New York Yankees: Slugger Aaron Judge is Yankees’ sole All-Star

New York Yankees, Aaron Judge

The New York Yankees will have a sole starter at the All-Star game. For the third time in his career Yankee slugger, Aaron Judge has been elected to be the starter in right field at the Mid-Summer Classic at Coors Field, home of the Colorado Rockies. The game will be Tuesday, July 13, in Denver.

Judge garnered 13% of the vote of AL outfielders in phase two of the balloting, as reported by ESPN during the 2021 Google MLB All-Star Starters Reveal.

The Los Angeles Angels’ Mike Trout led the outfield vote with 19% of the vote, with the Toronto Blue Jays’ Teoscar HernandezJudge finishing behind Judge with 12%. Those will be the starting outfielders for the All-Star game. DJ LeMahieu, a finalist in phase one of the voting, came out third in the phase two voting. Although he will not be the starting second baseman, he may still be chosen for the final roster, which will be announced on Sunday at 5:30 p.m. ET during the 2021 Google MLB All-Star Selection Show on ESPN.

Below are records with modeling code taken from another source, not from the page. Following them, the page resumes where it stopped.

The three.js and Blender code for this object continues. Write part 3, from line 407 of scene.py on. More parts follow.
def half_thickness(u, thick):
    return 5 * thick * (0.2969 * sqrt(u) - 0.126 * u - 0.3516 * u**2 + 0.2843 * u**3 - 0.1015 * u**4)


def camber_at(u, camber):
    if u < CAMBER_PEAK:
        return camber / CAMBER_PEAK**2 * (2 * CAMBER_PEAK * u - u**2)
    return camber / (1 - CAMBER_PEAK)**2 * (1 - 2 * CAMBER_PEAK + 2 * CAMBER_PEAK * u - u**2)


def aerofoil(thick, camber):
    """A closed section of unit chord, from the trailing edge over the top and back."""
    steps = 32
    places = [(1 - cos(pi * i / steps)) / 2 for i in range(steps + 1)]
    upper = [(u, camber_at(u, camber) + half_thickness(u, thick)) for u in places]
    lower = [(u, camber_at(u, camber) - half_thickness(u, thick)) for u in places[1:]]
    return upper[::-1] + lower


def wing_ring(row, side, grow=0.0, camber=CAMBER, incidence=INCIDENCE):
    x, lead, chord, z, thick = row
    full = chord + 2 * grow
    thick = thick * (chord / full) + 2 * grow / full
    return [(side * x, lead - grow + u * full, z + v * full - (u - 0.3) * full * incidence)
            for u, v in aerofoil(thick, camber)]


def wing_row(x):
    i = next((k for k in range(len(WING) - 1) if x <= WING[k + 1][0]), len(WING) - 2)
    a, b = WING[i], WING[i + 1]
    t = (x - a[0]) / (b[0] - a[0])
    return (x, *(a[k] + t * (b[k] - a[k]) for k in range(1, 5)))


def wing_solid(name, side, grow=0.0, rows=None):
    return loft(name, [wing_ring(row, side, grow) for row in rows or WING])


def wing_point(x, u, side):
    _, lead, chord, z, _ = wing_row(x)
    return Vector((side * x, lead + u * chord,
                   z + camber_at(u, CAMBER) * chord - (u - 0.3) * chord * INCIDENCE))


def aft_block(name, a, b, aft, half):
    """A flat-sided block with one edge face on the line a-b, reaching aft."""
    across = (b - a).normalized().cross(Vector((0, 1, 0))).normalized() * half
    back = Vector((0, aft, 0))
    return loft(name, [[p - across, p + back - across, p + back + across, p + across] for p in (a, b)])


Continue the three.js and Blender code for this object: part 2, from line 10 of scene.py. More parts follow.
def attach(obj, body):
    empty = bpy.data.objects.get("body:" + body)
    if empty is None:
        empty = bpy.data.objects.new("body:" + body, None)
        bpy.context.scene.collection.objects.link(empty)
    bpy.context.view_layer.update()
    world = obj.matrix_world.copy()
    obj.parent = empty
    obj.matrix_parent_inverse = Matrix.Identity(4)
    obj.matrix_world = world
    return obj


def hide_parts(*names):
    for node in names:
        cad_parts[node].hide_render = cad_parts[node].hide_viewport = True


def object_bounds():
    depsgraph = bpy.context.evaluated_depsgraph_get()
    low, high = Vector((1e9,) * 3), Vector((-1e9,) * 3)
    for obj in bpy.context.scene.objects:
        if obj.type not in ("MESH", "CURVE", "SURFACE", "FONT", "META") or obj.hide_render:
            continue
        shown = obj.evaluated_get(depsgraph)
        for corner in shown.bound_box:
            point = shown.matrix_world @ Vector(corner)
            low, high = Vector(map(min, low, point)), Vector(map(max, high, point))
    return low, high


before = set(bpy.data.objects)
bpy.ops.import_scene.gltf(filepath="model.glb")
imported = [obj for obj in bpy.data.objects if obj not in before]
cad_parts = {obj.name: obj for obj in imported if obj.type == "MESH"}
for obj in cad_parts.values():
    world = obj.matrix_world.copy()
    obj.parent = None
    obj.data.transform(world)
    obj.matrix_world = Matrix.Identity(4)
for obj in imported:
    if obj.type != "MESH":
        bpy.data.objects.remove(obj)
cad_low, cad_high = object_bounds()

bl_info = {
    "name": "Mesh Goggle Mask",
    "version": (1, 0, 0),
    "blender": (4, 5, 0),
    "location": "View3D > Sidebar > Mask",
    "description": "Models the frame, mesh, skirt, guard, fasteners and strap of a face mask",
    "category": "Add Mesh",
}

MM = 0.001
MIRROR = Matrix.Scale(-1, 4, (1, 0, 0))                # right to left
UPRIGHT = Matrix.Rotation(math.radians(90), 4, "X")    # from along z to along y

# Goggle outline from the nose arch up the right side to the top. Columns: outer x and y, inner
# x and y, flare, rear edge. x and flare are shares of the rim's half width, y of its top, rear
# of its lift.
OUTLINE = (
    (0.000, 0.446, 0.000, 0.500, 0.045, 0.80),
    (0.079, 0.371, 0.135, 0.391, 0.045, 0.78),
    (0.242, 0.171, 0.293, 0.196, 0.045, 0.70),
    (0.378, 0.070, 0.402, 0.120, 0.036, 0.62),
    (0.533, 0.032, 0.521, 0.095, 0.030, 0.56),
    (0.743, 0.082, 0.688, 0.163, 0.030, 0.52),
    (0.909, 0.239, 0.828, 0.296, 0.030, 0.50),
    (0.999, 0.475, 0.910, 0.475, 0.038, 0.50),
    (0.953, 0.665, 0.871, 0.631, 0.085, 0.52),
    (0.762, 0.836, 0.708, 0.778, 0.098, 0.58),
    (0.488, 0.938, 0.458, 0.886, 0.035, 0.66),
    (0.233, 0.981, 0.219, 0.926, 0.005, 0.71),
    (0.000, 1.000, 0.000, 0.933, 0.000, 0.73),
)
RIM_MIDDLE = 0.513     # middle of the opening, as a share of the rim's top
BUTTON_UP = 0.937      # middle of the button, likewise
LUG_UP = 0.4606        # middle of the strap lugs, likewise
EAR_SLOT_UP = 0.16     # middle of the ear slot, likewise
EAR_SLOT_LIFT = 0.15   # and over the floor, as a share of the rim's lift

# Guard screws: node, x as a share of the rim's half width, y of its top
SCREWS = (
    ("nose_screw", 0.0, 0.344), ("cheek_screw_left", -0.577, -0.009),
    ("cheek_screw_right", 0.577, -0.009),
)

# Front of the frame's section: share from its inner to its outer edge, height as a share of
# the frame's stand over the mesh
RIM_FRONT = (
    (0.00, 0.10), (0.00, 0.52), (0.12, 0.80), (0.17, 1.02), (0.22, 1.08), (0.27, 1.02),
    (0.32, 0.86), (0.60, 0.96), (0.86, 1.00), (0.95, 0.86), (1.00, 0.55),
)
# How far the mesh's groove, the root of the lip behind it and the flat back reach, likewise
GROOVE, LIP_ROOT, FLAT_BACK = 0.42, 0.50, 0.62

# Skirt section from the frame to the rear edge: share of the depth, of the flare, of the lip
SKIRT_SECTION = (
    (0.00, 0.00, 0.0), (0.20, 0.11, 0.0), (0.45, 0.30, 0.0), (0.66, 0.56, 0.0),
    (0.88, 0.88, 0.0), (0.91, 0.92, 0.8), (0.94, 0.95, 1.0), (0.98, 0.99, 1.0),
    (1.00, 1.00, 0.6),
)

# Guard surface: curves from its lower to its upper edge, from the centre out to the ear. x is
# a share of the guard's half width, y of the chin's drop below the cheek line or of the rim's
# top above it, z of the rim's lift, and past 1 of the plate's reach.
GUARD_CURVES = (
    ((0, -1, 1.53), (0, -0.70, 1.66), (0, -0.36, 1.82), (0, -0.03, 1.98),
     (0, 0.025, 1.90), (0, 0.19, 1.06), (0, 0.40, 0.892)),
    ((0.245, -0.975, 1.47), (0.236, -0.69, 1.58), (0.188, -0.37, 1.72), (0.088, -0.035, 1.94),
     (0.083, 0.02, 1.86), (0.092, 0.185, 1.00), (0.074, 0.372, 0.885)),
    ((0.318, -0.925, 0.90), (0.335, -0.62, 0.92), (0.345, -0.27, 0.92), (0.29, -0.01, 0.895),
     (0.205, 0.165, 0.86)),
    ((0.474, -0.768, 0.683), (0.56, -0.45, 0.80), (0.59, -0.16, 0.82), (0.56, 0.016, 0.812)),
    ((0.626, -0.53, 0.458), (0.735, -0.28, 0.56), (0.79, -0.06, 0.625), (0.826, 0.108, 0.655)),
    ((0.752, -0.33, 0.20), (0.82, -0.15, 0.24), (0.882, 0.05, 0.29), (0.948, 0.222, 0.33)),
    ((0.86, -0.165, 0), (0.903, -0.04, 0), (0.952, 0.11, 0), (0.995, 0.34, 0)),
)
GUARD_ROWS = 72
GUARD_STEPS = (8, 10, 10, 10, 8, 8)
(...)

Starting pitchers have a different selection process; they are selected by combining fan voting and MLB Commissioners’ office choices; we will have to wait a bit longer to find out if Yankee ace Gerrit Cole will be selected.

New York Yankees’ slugger Aaron Judge has had a somewhat checkered history with the Yankees, mostly caused by his inability to stay on the field. However, judge still has the ability to become a Yankee superstar. So let’s start at the beginning with Judge’s path to the Yankees, and bring up to the 2021 season.

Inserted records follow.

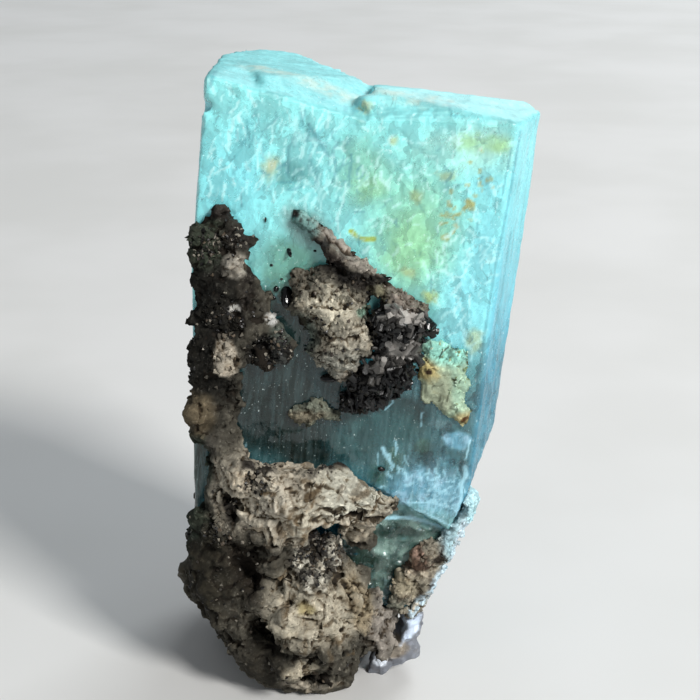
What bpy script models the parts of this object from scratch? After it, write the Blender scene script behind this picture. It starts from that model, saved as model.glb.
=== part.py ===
"""Aquamarine crystal standing in its feldspar matrix, with black tourmaline. Metres, +Z up, resting on z = 0."""

import math
from typing import NamedTuple

import bmesh
import bpy
from mathutils import Euler, Matrix, Vector

MM = 0.001

# Driving dimensions, in millimetres and degrees. The crystal's own frame has x across the broad
# front face, y back through its thickness and z up along its length, with z = 0 near its foot.
LEAN = 6.0  # the crystal's length leans this far towards +X
THICKNESS = 22.0  # from the front prism face to the back one
TOP = 64.6  # height of the upper terrace of the end face
FOOT = 2.0  # the crystal's broken lower end, inside the matrix
BASE = -8.6  # height of the flat base, from the crystal frame's origin
MIDDLE = (5.14, 8.65)  # x and y of the middle of the whole specimen, from the crystal frame's origin
GAP = 0.3  # clearance between two pieces that grew together
FAR = 200.0  # size of the block that a crystal or a cutter is cut from

CLEAR = ("aquamarine", (0.42, 0.80, 0.82), 0.18)
CREAM = ("feldspar", (0.58, 0.53, 0.45), 0.85)
GREY = ("feldspar_crust", (0.42, 0.40, 0.35), 0.85)
BLACK = ("black_tourmaline", (0.02, 0.02, 0.02), 0.35)
OCHRE = ("stained_feldspar", (0.62, 0.55, 0.36), 0.80)
WHITE = ("white_feldspar", (0.78, 0.80, 0.80), 0.45)


class Plane(NamedTuple):
    """A flat face: a point on it, and its outward normal as a bearing from +X and a rise, in degrees."""

    point: tuple
    bearing: float
    rise: float = 0.0

    def normal(self):
        flat = math.cos(math.radians(self.rise))
        bearing = math.radians(self.bearing)
        return Vector((flat * math.cos(bearing), flat * math.sin(bearing), math.sin(math.radians(self.rise))))


def above(point, along_x, along_y):
    """The lower face of a cutter that takes all above a slope, which climbs by these gradients in x and y."""
    gradient = math.hypot(along_x, along_y)
    return Plane(point, math.degrees(math.atan2(along_y, along_x)), -90.0 + math.degrees(math.atan(gradient)))


def below(point, along_x, along_y):
    """The upper face of a cutter that takes all below such a slope."""
    upper = above(point, along_x, along_y)
    return Plane(point, upper.bearing + 180.0, -upper.rise)


class Lump(NamedTuple):
    """An ellipsoid of grown rock: its centre, its half sizes and its turn about y."""

    x: float
    y: float
    z: float
    wide: float
    deep: float
    tall: float
    turn: float = 0.0


class Block(NamedTuple):
    """A flat-sided grain: its centre, its half sizes and its turns about x, y and z."""

    centre: tuple
    half: tuple
    turns: tuple


PRISM = (
    Plane((0.0, 0.0, 0.0), -90.0),
    Plane((16.4, 0.0, 0.0), -60.0),
    Plane((17.3, 0.5, 0.0), -30.0),
    Plane((20.0, 5.2, 0.0), 30.0),
    Plane((0.0, THICKNESS, 0.0), 90.0),
    Plane((-17.0, 15.0, 0.0), 150.0),
    Plane((-17.6, 0.6, 0.0), 177.0),
    Plane((-17.3, 0.0, 0.0), 210.0),
)
BREAK = Plane((16.9, 0.0, 16.8), 0.0, -18.4)  # the broken lower right corner
ENDS = (
    Plane((0.0, 0.0, TOP), 0.0, 90.0),
    Plane((0.0, 0.0, FOOT), 0.0, -90.0),
    BREAK,
    Plane((-17.7, 0.0, 45.0), 180.0, -4.7),  # the left edge tapers to the foot
)
# Each cutter below is the space inside its planes. The end face has a high terrace on the left. On its
# right, beyond a step along a prism direction, it falls away to the back.
BACK_SLOPE = (
    above((0.0, 6.2, 64.4), 0.0, -0.262),
    Plane((0.9, 6.0, 64.4), 210.0),
)
RIGHT_SHOULDER = (
    above((9.7, 1.5, 63.7), -0.065, 0.155),
    Plane((0.2, 0.0, 64.0), 205.0),
)
# The front edge of the end face is worn to bevels that meet in a shallow notch.
LEFT_BEVEL = (
    above((-8.0, 0.0, 62.9), -0.178, 0.356),
    Plane((0.9, 0.0, 62.0), 0.0),
)
LEFT_SHOULDER = (
    above((-12.1, 0.0, 63.6), -0.19, 0.073),
    Plane((-10.8, 0.0, 63.0), 15.0),
)
RIGHT_BEVEL = (
    above((0.2, 0.0, 61.5), 0.083, 1.32),
    Plane((0.2, 0.0, 61.5), 180.0),
)
# Low on the right, the front face is broken back below a ledge.
LEDGE = (
    below((9.2, 0.0, 16.1), -0.485, -0.1),
    Plane((8.0, 1.8, 15.0), 90.0, -6.0),
    Plane((3.2, 0.0, 10.0), 190.0, 10.0),
    Plane((0.0, 0.0, 3.0), 0.0, -90.0),
)
# Growth steps that run down the back and left-back faces.
BACK_STEPS = (
    (Plane((4.0, 0.0, 0.0), 182.0), Plane((0.0, 21.3, 0.0), 270.5), Plane((13.5, 0.0, 0.0), 1.5)),
    (Plane((-12.0, 0.0, 0.0), 0.0, 2.0), Plane((0.0, 21.1, 0.0), 270.0), above((0.0, 0.0, 31.0), 0.0, 0.1)),
)

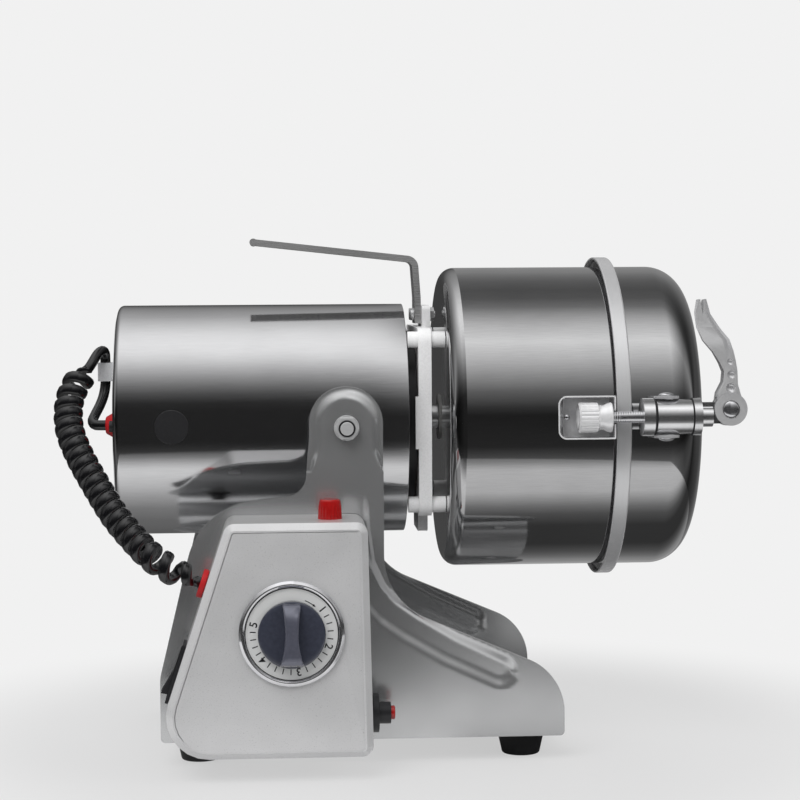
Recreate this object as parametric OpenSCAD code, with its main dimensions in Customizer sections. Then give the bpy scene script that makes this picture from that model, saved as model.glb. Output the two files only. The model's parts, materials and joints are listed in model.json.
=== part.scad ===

For the New York Yankees, on April 27, 1992, an African American biracial baby was adopted by Wayne and Patty Judge a day after he was born; that baby was Aaron Judge. When Judge was old enough to understand, his parents told him, he was adopted.

Growing up in California, Judge was a San Francisco Giants fan. Judge attended Linden High School, where he was a three-sport star. He played as a pitcher and first baseman for the baseball team, a wide receiver for the football team, and a basketball team center. He set a school record for touchdowns (17) in football and led the basketball team in points per game (18.2). In addition, he was part of the Linden High School team that made the California Interscholastic Federation Division III playoffs in baseball.

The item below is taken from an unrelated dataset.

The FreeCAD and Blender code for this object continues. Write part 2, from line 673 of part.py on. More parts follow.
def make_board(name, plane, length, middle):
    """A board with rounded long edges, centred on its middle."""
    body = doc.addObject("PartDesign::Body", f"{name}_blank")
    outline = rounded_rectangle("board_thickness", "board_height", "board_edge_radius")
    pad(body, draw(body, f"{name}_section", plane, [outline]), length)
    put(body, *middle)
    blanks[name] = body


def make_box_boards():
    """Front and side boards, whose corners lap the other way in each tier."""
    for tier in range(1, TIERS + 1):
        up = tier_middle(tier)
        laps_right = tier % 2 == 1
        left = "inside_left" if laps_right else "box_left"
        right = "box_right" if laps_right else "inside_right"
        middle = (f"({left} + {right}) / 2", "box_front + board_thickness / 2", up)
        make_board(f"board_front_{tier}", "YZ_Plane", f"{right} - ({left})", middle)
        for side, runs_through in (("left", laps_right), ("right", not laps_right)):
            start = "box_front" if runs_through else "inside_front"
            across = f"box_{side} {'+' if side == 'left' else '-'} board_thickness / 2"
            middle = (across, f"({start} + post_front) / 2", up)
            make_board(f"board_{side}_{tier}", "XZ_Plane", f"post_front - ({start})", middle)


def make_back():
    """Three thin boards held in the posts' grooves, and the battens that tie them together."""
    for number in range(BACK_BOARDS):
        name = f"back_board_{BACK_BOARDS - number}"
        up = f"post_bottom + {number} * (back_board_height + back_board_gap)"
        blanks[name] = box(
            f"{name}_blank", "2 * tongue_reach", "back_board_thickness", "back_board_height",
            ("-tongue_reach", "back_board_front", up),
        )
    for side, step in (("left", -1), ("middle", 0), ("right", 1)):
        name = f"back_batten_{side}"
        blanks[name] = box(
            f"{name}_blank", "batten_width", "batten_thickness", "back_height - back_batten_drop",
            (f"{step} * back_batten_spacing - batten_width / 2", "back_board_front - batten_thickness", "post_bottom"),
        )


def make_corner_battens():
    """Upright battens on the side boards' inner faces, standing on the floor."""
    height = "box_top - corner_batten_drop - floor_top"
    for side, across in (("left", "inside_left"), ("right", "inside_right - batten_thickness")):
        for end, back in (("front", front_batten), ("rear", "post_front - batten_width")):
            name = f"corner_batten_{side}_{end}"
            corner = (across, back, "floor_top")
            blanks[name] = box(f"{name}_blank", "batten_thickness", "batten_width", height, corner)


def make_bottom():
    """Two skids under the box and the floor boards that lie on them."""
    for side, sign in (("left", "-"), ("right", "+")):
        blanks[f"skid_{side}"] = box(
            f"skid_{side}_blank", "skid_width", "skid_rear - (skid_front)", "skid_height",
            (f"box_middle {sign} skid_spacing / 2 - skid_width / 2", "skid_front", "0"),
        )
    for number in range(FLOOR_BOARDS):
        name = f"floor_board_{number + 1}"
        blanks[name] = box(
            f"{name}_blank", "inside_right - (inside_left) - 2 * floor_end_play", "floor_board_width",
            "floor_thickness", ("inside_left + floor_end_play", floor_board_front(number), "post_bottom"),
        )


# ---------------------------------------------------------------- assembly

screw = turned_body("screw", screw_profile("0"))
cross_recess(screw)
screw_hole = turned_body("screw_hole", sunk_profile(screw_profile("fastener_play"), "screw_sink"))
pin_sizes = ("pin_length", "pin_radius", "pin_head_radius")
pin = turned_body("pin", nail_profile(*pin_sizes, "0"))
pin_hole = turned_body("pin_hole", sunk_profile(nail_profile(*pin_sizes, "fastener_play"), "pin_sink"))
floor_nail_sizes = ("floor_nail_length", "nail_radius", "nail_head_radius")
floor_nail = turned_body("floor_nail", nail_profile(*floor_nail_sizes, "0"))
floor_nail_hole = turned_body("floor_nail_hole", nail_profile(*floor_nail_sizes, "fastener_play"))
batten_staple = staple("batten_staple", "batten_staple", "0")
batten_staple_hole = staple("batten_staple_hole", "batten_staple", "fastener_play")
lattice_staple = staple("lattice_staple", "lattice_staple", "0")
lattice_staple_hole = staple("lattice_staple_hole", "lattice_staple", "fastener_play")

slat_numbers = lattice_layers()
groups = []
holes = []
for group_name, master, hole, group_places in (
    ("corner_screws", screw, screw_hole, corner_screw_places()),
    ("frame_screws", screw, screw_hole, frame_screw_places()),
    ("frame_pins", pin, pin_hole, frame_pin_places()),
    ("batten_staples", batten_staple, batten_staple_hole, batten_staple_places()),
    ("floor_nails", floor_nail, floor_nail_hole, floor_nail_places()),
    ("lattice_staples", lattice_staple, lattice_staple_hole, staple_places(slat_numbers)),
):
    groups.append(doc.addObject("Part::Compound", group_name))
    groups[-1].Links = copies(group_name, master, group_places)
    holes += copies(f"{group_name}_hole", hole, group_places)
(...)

You can imagine with this sports record that Judge was heavily recruited by teams like Notre Dame, Stanford, and ULCA as a tight end, but Judge wanted to play baseball. He was selected in the 2010 draft by Oakland but wanted to attend college instead. He played for Fresno State, where he was named a Freshman All-American. In 2012 he won the TD Ameritrade College home run, Derby. During the summer of 2012, he played for the Brewster White Caps of the Cape Cod League. This is where I may have seen him play and when he was drafted #1 by the New York Yankees. In his junior year with Fresno, he led the team in home runs, doubles, and RBI’s. In 2013 the Yankees selected him in the draft, and he signed with the Yankees for a 1.8 million signing bonus. He joined the team but was injured in running drills that kept him out of the season.

In 2014 Judge had a .333 batting average with the Charleston River Dogs of the Class A South Atlantic League. The Yankees invited him to spring training in 2015, and he ended up playing for the Trenton Thunder. He played only 63 games with them before the Yankees promoted him to AAA Scranton/Wilkes Barre. In 2016 Judge found himself on the DL again, this time with a knee sprain. He ended the season with the Rail Riders batting .270 with 19 home runs in just 93 games.

In 2016 Aaron Judge made his major league debut in August of the year. In
his first at-bat, he hit a home run. He also hit a homer in his second game, becoming the only player to do that since 1980. But again, Judge found himself on the DL, this time with a right oblique strain, the same injury that has caused him not to play last year. In 2017 he was named right field starter for opening day. 2017 was filled with firsts, like the first multi-home run game, first grand slam, and the MLB Rookie of the month award. Judge was named the AL Player of the Month for June, batting .337 with 10 home runs, 25 RBIs.Judge broke Joe DiMaggio’s record for most home runs hit in a Yankees’ rookie season with his 30th on July 7.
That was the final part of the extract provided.